In the ship’s galley, the Japanese youth learned how to decapitate pluck and prepare three huge turkeys - the last of a flock of live birds kept on board from Boston for delivery to the war-weary troops in the Philippines. After plucking and gutting, the carcasses were soaked in kegs of seawater along with salty ham shanks. Saburo learned how to prepare and cook all the trimmings for a Thanksgiving meal along that calm and warm journey across the southern Atlantic. At some distance off Brazil, the joyous Thanksgiving dinner preceded by a solemn prayer for the lost souls and in thanks for salvation.

On arrival at U.S.-occupied Cuba, Saburo whiled away the idle hours by the docks learning to play cards before arrival of the return cargo from the USA destined for the Philippines. Then unexpectedly at predawn two months later, his commander shook him awake and told him to grab his duffel bag and run to another vessel about to depart for Boston. “And be sure to hand this document to that captain.” What had arrived earlier that morning was a naval commendation for bravery that saved a Merchant Marine ship at sea, an exceptional action that permitted his admission to live and work in the United States of America. In those troubled times of anti-Asian agitation prior to passage of the Japanese Exclusion Act, personal valor in defense of the USA was the only certain ticket to freedom.
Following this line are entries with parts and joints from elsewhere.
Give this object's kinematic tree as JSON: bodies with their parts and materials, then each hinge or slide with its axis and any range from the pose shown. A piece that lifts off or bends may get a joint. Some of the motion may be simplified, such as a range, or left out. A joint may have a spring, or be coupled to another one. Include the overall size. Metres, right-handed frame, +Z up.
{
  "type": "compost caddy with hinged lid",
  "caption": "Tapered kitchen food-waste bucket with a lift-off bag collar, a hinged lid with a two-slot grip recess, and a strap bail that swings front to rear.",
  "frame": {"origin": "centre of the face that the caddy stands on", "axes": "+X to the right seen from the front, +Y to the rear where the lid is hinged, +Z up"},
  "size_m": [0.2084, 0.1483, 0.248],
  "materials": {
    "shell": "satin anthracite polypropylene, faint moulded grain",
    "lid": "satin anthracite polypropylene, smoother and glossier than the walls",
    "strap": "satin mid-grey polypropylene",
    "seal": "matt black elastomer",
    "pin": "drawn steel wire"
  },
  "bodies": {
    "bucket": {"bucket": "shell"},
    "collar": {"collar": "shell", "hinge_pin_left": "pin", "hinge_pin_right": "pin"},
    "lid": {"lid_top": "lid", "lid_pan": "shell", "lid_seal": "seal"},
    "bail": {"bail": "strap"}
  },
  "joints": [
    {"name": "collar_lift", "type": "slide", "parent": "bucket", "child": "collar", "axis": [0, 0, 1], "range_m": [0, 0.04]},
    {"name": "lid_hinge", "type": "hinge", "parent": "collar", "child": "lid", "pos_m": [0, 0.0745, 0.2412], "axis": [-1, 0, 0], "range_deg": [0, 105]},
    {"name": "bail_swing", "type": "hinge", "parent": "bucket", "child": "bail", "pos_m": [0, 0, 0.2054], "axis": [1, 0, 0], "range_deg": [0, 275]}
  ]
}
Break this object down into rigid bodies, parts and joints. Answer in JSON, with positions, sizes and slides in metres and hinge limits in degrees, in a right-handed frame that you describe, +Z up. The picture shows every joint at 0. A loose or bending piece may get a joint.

In memory of a glorious era

That same ritualized preparation for the national holiday feast was repeated verbatim in my grandparent’s backyard garden with a week of soaking a massive tom turkey carcass in brine, desalting a huge ham with changes of fresh water, scrubbing yams - as if I was expected to serve as the galley slave for my extended paternal family - call it a homage to tradition. That’s because I was a black sheep sent off in summertime to toil in desert farms south of India following the divorce of my WWII hero father and my Japan-raised mother in a clash between lowly peasants descended from a once powerful samurai clan (losers) versus her high-class merchant family (winners) in westernized Yokohama. Disappointed with second-class social status, she returned to work as an actress and tourist-guide for Toho Studios (during the early years of the “Godzilla” craze”).

This inherent cultural/class divide was worsened for me by the Thanksgiving family feast, when my cousins descended like a flock of starving crows piling on the steaming food and gobbling like turkeys in a cornfield. Raised by my strict military-retiree father, I was appalled by their indiscipline. Ken had served as the oldest soldier, trainer and interrogator with the since legendary 442nd infantry battalion, enlisted by the post-Pearl Harbor military draft and then serving in the entire U.S. campaign during World War II - from the landing in Morocco to fight the legendary Rommel in North Africa, then onto Sicily, up the Italian Peninsula notably at Monte Cassino and then capturing the Alpine pass to Austria, the Mediterranean landing at the French Riviera, the northward push through eastern France to the crossing of the Rhone into southern Germany for the capture of Bavaria. That valorous unit suffered more than a 200 percent casualty rate, the highest toll in American military history. Yet Dad never suffered even a scratch in the desperate fighting against the Mussolini Italians and the German SS troopers, despite his unit’s lack of air cover and heavy weaponry. And, yes, indeed, he was a devout Christian since there could be no other explanation for his remarkable survival. And as a survivor of the Depression Era, when he spent idle hours practicing ballroom dancing in cheap L.A. dance halls, he emerged as the greatest dancer in the French Riviera since Fred Astaire. How one’s fate can swing from abject misery to momentary glory and back again.

Meanwhile, the family heritage of my grandfather’s terrifying fall in darkness to be saved by an unlikely rope made Thanksgiving for me a day of cult-like devotion to God’s grace, a special moment of thankfulness and wonder, a familial memory that has subsequently carried me through many a life-threatening adventures and harrowing escapes as a frontline journalist. Thanksgiving is a day to reflect on unanticipated salvation, which partly at least must be earned though faithful action as it was for the Pilgrims.

Rather than leave my grandfather’s presence on an American vessel in somewhat mystery, briefly what compelled his departure from a still-backward agrarian Japan should be disclosed, if only as a tribute to chance and courage. He was a third-generation descendant of the ruling clan in Satsuma (the southern Kyushu region featured in the Tom Cruise film “The Last Samurai”). His grandfather was the class equivalent of a knight, who rode a huge white horse as chief of a battalion during the Imperial Restorationist drive to depose the Shogun in Edo (Tokyo). After defeating the shogunate armies between Kyoto and Tokyo, he was among clan members assigned to guard the seven passes between the Sea of Japan and the Pacific coast. North of that line, shogunate hold-outs and so-called “barbarian” tribes enjoyed their freedom in the wild. Given those intense social pressures and simmering hatred, Saburo - meaning third son - fathered the only familial line in the North bearing the Shimazu crest and name of the clan that defeated the Shogunate and build the Japanese Navy that crushed the Tsarist Russian armada at Tsushima Strait in 1905. Following the terrible disappointment, indeed betrayal of his wartime internment in Heart Mountain, Wyoming, he made a failed attempt to restore his hereditary honor in Japan but failed in a modern nation forgetful of its feudal past. Saburo realized toward the end there was no longer any looking back and that he was heart and soul a Christian and an American. That is the legacy for his descendants, friend and neighbors on Thanksgiving Day: We have everything to be thankful for, by the grace of God.